> Given material:
^^^^^^^^^^^^^^^^

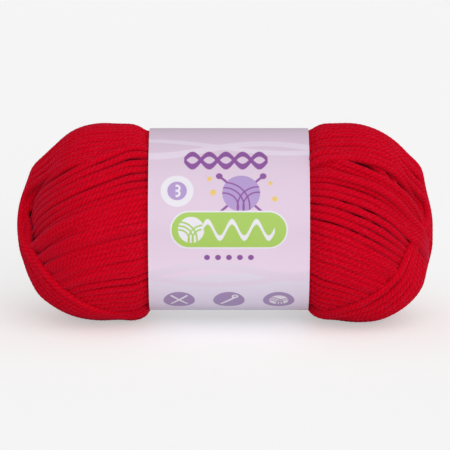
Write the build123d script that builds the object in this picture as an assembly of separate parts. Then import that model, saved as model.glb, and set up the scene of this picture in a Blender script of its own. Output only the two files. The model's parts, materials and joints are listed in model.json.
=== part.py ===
from build123d import *

import math
import os

import numpy as np

# An oblong ball of knitting yarn that lies on its side, with a printed paper band round its waist.
# X runs along the ball, Y from the front to the back, Z up. The origin is on the floor, under the
# middle of the ball. Lengths are in millimetres, angles in degrees.

# The yarn, and how closely it is wound
yarn_diameter = 2.4
turn_gap = 0.65
layer_gap = 0.4
core_gap = 0.35
tip_gap = 0.8

# The ball's outside, beside the band's own sizes below. It stands on a foot that is level as far each
# way from its lowest line as the foot angle, and cut flat there. Its crown has sunk a little.
ball_length = 140.0
lobe_swell = 1.6
lobe_distance = 10.7
floor_flat = 0.5
foot_half_angle = 11.0
crown_drop = 2.2

# How far round the waist each winding reaches. The side winding passes the front and the back of the
# ball, and 0 is straight ahead. The over and under windings pass its top and its foot, and 0 is upright.
side_low_angle = -43.0
side_high_angle = 54.8
over_half_angle = 30.5
under_half_angle = 74.0

# The side winding droops towards the ends, and the over winding fans out over the shoulders
side_droop_angle = 16.0
side_end_drop = 6.0
over_fan_share = 1.35

# The paper band, a strip closed by a glued lap at the back of the ball
band_width = 53.0
band_bore = 60.5
band_shift = 1.3
band_clearance = 0.3
edge_clearance = 1.0
paper_thickness = 0.25
lap_angle = -20.0
lap_length = 12.0
lap_ramp = 4.0
lap_gap = 0.3
glue_thickness = 0.12
glue_edge_inset = 2.5

# Worked out from the sizes above
yarn_radius = yarn_diameter / 2
turn_pitch = yarn_diameter + turn_gap
layer_step = yarn_diameter + layer_gap
band_radius = band_bore / 2
waist_radius = band_radius - band_clearance - yarn_radius
lobe_radius = band_radius + lobe_swell - yarn_radius
over_reach = ball_length / 2 - yarn_radius
edge_station = band_width / 2 + band_shift + edge_clearance
lobe_station = edge_station + lobe_distance
axis_height = lobe_radius + layer_step + yarn_radius - floor_flat

# A layer of turns: its centreline's radius at the waist and at the lobes, and its reach along X. The
# over winding keeps a tip gap more from the other two.
side_reach = over_reach - layer_step - tip_gap
under_layer = (waist_radius - layer_step, lobe_radius - layer_step, side_reach - layer_step)
side_layer = (waist_radius, lobe_radius, side_reach)
over_layer = (waist_radius, lobe_radius + layer_step, over_reach)
core_layer = tuple(size - yarn_radius - core_gap for size in under_layer)

# One turn's stops: where it is along the ball, and the face that it passes, -1 near and 1 far
TURN_STOPS = [
    ("middle", -1), ("edge", -1), ("lobe", -1), ("end", 1), ("lobe", 1), ("edge", 1),
    ("middle", 1), ("edge", 1), ("lobe", 1), ("end", -1), ("lobe", -1), ("edge", -1),
]


def end_place(run, layer):
    """Station and sideways place on a layer's end, run millimetres round from the tip, measured along
    the half ellipse from lobe to lobe."""
    turn = np.linspace(-math.pi / 2, math.pi / 2, 721)
    station = lobe_station + (layer[2] - lobe_station) * np.cos(turn)
    sideways = layer[1] * np.sin(turn)
    length = np.concatenate([[0], np.cumsum(np.hypot(np.diff(station), np.diff(sideways)))])
    length -= length[-1] / 2
    return float(np.interp(run, length, station)), float(np.interp(run, length, sideways))


def over_lobe(face, angle, here):
    """Radius of an over turn at its lobes: level where the ball stands, and sunk at the crown, most in
    the middle turns. The outer turns keep clear of the side winding."""
    if face < 0:
        return over_layer[1] / math.cos(min(abs(here), math.radians(foot_half_angle)))
    return over_layer[1] - crown_drop * (1 - (angle / math.radians(over_half_angle)) ** 2)


def stop_node(kind, face, way, angle, droop, fan, layer, lobe):
    """Place and heading of a stop on a face of the ball, as (along, across, sideways). The turn's angle
    round the ball fans out and droops with the square of its distance from the middle."""
    x = way * {"middle": 0.0, "edge": edge_station, "lobe": lobe_station}[kind]
    bend = angle * (fan - 1) - droop
    here = angle + bend * (x / lobe_station) ** 2
    radius = layer[0]
    if kind == "lobe":
        radius = lobe(face, angle, here) if lobe else layer[1]
    rate = 2 * bend * x / lobe_station**2
    place = Vector(x, face * radius * math.cos(here), radius * math.sin(here))
    heading = Vector(1, -face * radius * math.sin(here) * rate, radius * math.cos(here) * rate)
    return place, heading.normalized() * -face


def winding_nodes(low_angle, high_angle, layer, droop=0.0, end_drop=0.0, fan=1.0, lobe=None):
    """The stops of a whole winding, which steps one pitch round the waist with each turn."""
    pitch_angle = turn_pitch / layer[0]
    low, high = math.radians(low_angle), math.radians(high_angle)
    turns = int((high - low) / pitch_angle)
    nodes = []
    for count in range(12 * turns + 1):
        kind, face = TURN_STOPS[count % 12]
        way = 1 if count % 12 < 6 else -1
        turned = count / 12
        if kind == "end":
            station, sideways = end_place(turn_pitch * (turned - turns / 2) - end_drop, layer)
            nodes.append((Vector(way * station, 0, sideways), Vector(0, way, 0)))
        else:
            fans = fan if face > 0 else 1.0
            angle = low + pitch_angle * turned
            nodes.append(stop_node(kind, face, way, angle, math.radians(droop), fans, layer, lobe))
    return nodes


def arc_through(first, heading, last):
    """First, middle and last point of the arc that leaves first in the given heading."""
    chord = last - first
    along = chord.normalized()
    lean = heading - along * along.dot(heading)
    if lean.length < 1e-9:
        return [first, (first + last) * 0.5, last]
    rise = chord.length / 2 * math.tan(math.atan2(lean.length, along.dot(heading)) / 2)
    return [first, (first + last) * 0.5 + lean.normalized() * rise, last]


def biarc(start, leave, finish, arrive):
    """The two arcs that leave start and reach finish in the given headings, and meet smoothly."""
    gap = finish - start
    both = leave + arrive
    spread = 2 * (1 - leave.dot(arrive))
    if spread < 1e-9:
        reach = gap.dot(gap) / (2 * gap.dot(both))
    else:
        reach = (math.sqrt(gap.dot(both) ** 2 + spread * gap.dot(gap)) - gap.dot(both)) / spread
    joint = (start + leave * reach + finish - arrive * reach) * 0.5
    return [arc_through(start, leave, joint), arc_through(finish, -arrive, joint)[::-1]]


def winding_arcs(nodes, upright):
    """A winding as a list of arcs, with one straight diameter of yarn at each end, under the band. The
    turns lie in upright planes, or else they are level."""
    arcs = []
    for (start, leave), (finish, arrive) in zip(nodes, nodes[1:]):
        arcs += biarc(start, leave, finish, arrive)
    first, leave = nodes[0]
    last, arrive = nodes[-1]
    arcs.insert(0, arc_through(first - leave * yarn_diameter, leave, first))
    arcs.append(arc_through(last, arrive, last + arrive * yarn_diameter))

    def placed(p):
        return Vector(p.X, p.Z, p.Y + axis_height) if upright else Vector(p.X, p.Y, p.Z + axis_height)

    return [[placed(p) for p in arc] for arc in arcs]


def arc_edge(first, middle, last):
    """An edge through three points, straight where they are in line."""
    rise = (middle - (first + last) * 0.5).length
    if rise < (last - first).length * 1e-5:
        return Edge.make_line(first, last)
    return Edge.make_three_point_arc(first, middle, last)


def yarn_tube(arcs):
    """The yarn along its arcs, as one unbroken tube."""
    path = Wire([arc_edge(*arc) for arc in arcs])
    ring = Edge.make_circle(yarn_radius, Plane(origin=path @ 0, z_dir=path % 0))
    return Solid.sweep(Face(Wire([ring])), path)


def arc_samples(arcs):
    """Points along the arcs, at most a third of a yarn diameter apart, and how far along each one is."""
    points, runs, start = [], [], 0.0
    for first, middle, last in arcs:
        chord = last - first
        rise = middle - (first + last) * 0.5
        half = 2 * math.atan2(2 * rise.length, chord.length)
        length = chord.length * (half / math.sin(half) if half > 1e-6 else 1.0)
        share = np.linspace(-1, 1, int(3 * length / yarn_diameter) + 2)[:-1, None]
        along, up = np.array(tuple(chord)) / 2, np.array(tuple(rise))
        if half > 1e-6:
            sides = np.sin(share * half) / math.sin(half)
            lift = (np.cos(share * half) - math.cos(half)) / (1 - math.cos(half))
        else:
            sides, lift = share, 0 * share
        points.append(np.array(tuple((first + last) * 0.5)) + along * sides + up * lift)
        runs.append(start + length * (share[:, 0] + 1) / 2)
        start += length
    return np.concatenate(points), np.concatenate(runs), start


def least_gap(points, others, skip=None):
    """Least space between yarn at two sets of points. With skip, which holds how far along its path
    each point is, pairs less than four diameters apart along the path are left out."""
    least = math.inf
    for low in range(0, len(points), 400):
        part = points[low:low + 400]
        apart = np.linalg.norm(part[:, None] - others[None], axis=2)
        if skip is not None:
            apart[np.abs(skip[low:low + 400, None] - skip[None]) < 4 * yarn_diameter] = math.inf
        least = min(least, float(apart.min()))
    return least - yarn_diameter


def wound_core():
    """The inner layers as one plain body: a waist, a lobe at each side of it and an ellipse at each end."""
    waist, lobe, reach = core_layer
    half = [Edge.make_line(Vector(0, 0), Vector(0, waist))]
    half.append(Edge.make_line(Vector(0, waist), Vector(edge_station, waist)))
    rise = biarc(Vector(edge_station, waist), Vector(1, 0), Vector(lobe_station, lobe), Vector(1, 0))
    half += [arc_edge(*arc) for arc in rise]
    cap = Plane(origin=(lobe_station, 0))
    half.append(Edge.make_ellipse(reach - lobe_station, lobe, cap, 0, 90))
    half.append(Edge.make_line(Vector(reach, 0), Vector(0, 0)))
    body = revolve(Face(Wire(half)), Axis.X)
    return Pos(0, 0, axis_height) * (body + mirror(body, Plane.YZ))


def under_arcs():
    """The layer that shows between the outer turns."""
    return winding_arcs(winding_nodes(-under_half_angle, under_half_angle, under_layer), True)


def side_arcs():
    """The turns that cover the front and the back, and droop towards both ends."""
    nodes = winding_nodes(side_low_angle, side_high_angle, side_layer, side_droop_angle, side_end_drop)
    return winding_arcs(nodes, False)


def over_arcs():
    """The last turns, over the top, the ends and the foot of the ball."""
    nodes = winding_nodes(
        -over_half_angle, over_half_angle, over_layer, fan=over_fan_share, lobe=over_lobe
    )
    return winding_arcs(nodes, True)


def cut_at_floor(body):
    """A body cut flat where the ball stands."""
    return body - Pos(0, 0, -ball_length / 2) * Box(2 * ball_length, 2 * ball_length, ball_length)


def on_circle(radius, angle):
    """A point of the band's cross-section, as (y, z) round the band's axis."""
    return Vector(radius * math.cos(angle), radius * math.sin(angle))


def band_piece(outline, width):
    """A cross-section of the band, drawn as (y, z), carried along the band's width."""
    section = Face(Wire(outline))
    plane = Plane(origin=(band_shift - width / 2, 0, axis_height), x_dir=(0, 1, 0), z_dir=(1, 0, 0))
    return extrude(plane * section, width, dir=(1, 0, 0))


def ring_arc(radius, low, high):
    """An arc round the band's axis."""
    return Edge.make_three_point_arc(
        on_circle(radius, low), on_circle(radius, (low + high) / 2), on_circle(radius, high)
    )


# The band's lap: where the under flap begins, and where the over flap leaves the ring and ends
outer_radius = band_radius + paper_thickness
flap_radius = outer_radius + glue_thickness
lap_start = math.radians(lap_angle)
lap_end = lap_start + lap_length / outer_radius
ramp_end = lap_start - lap_gap / outer_radius + 2 * math.pi
ramp_start = ramp_end - lap_ramp / outer_radius
flap_end = lap_end + 2 * math.pi


def paper_band():
    """One strip of paper round the waist. Its last stretch steps up and lies over its first."""
    outline = []
    for rise in (0.0, paper_thickness):
        outline.append(ring_arc(band_radius + rise, lap_start, ramp_start))
        outline.append(Edge.make_line(
            on_circle(band_radius + rise, ramp_start), on_circle(flap_radius + rise, ramp_end)
        ))
        outline.append(ring_arc(flap_radius + rise, ramp_end, flap_end))
    outline.append(Edge.make_line(
        on_circle(band_radius, lap_start), on_circle(outer_radius, lap_start)
    ))
    outline.append(Edge.make_line(
        on_circle(flap_radius, flap_end), on_circle(flap_radius + paper_thickness, flap_end)
    ))
    return band_piece(outline, band_width)


def band_glue():
    """The film of glue inside the lap."""
    inset = glue_edge_inset / outer_radius
    low, high = lap_start + inset, lap_end - inset
    outline = [
        ring_arc(outer_radius, low, high),
        ring_arc(flap_radius, low, high),
        Edge.make_line(on_circle(outer_radius, low), on_circle(flap_radius, low)),
        Edge.make_line(on_circle(outer_radius, high), on_circle(flap_radius, high)),
    ]
    return band_piece(outline, band_width - 2 * glue_edge_inset)


def main():
    os.makedirs("parts", exist_ok=True)
    export_step(wound_core(), "parts/wound_core.step")
    windings = {"under_winding": under_arcs(), "side_winding": side_arcs(), "over_winding": over_arcs()}
    samples = {}
    for name, arcs in windings.items():
        export_step(cut_at_floor(yarn_tube(arcs)), f"parts/{name}.step")
        points, runs, length = arc_samples(arcs)
        samples[name] = points
        gap = least_gap(points, points, runs)
        print(f"{name}: {length:.0f} mm of yarn, least gap to itself {gap:.2f} mm")
    for inner, outer in (("under_winding", "side_winding"), ("side_winding", "over_winding")):
        print(f"{inner} to {outer}: least gap {least_gap(samples[inner], samples[outer]):.2f} mm")
    export_step(paper_band(), "parts/paper_band.step")
    export_step(band_glue(), "parts/band_glue.step")


main()
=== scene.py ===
import json
import math

import bpy
import numpy as np
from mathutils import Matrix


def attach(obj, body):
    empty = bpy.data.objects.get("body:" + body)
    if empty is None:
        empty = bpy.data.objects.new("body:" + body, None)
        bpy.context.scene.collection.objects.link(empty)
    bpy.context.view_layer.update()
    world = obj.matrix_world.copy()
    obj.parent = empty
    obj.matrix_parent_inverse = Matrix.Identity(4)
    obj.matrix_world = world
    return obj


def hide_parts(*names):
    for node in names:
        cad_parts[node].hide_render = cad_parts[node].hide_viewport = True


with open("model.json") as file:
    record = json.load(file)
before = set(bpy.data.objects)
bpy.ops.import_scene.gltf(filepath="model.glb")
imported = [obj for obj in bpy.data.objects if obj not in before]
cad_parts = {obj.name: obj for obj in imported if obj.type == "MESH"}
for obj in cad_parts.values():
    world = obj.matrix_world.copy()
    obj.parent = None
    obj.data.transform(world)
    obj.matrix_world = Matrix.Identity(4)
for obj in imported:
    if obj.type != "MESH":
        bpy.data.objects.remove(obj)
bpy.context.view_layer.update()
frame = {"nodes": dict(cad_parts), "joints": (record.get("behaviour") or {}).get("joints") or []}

# The wound core: the inner layers of a pull skein of soft red acrylic yarn, an oblong body with a waist
# where the band will hold it. It shows only deep between the turns wound over it. Sizes are in
# millimetres from the ball's long axis, X, until a mesh is made.
MM = 0.001
axis_y, axis_z = (c / MM for c in frame["joints"][0]["pos_m"][1:])
waist_radius = 27.1
lobe_radius = 29.8
band_left, band_right = -25.2, 27.8
level_past_band = 0.2
rise_length = 6.0
lobe_station = 39.5
body_reach = 62.5
core_inset = 2.6
core_outline_step = 12
core_sides = 96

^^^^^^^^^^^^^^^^

Write out, exactly as they stand, the lines from the one containing "for inner, outer" through the one containing "if empty is", both ends included.

> Solved exercise:
    for inner, outer in (("under_winding", "side_winding"), ("side_winding", "over_winding")):
        print(f"{inner} to {outer}: least gap {least_gap(samples[inner], samples[outer]):.2f} mm")
    export_step(paper_band(), "parts/paper_band.step")
    export_step(band_glue(), "parts/band_glue.step")


main()
=== scene.py ===
import json
import math

import bpy
import numpy as np
from mathutils import Matrix


def attach(obj, body):
    empty = bpy.data.objects.get("body:" + body)
    if empty is None:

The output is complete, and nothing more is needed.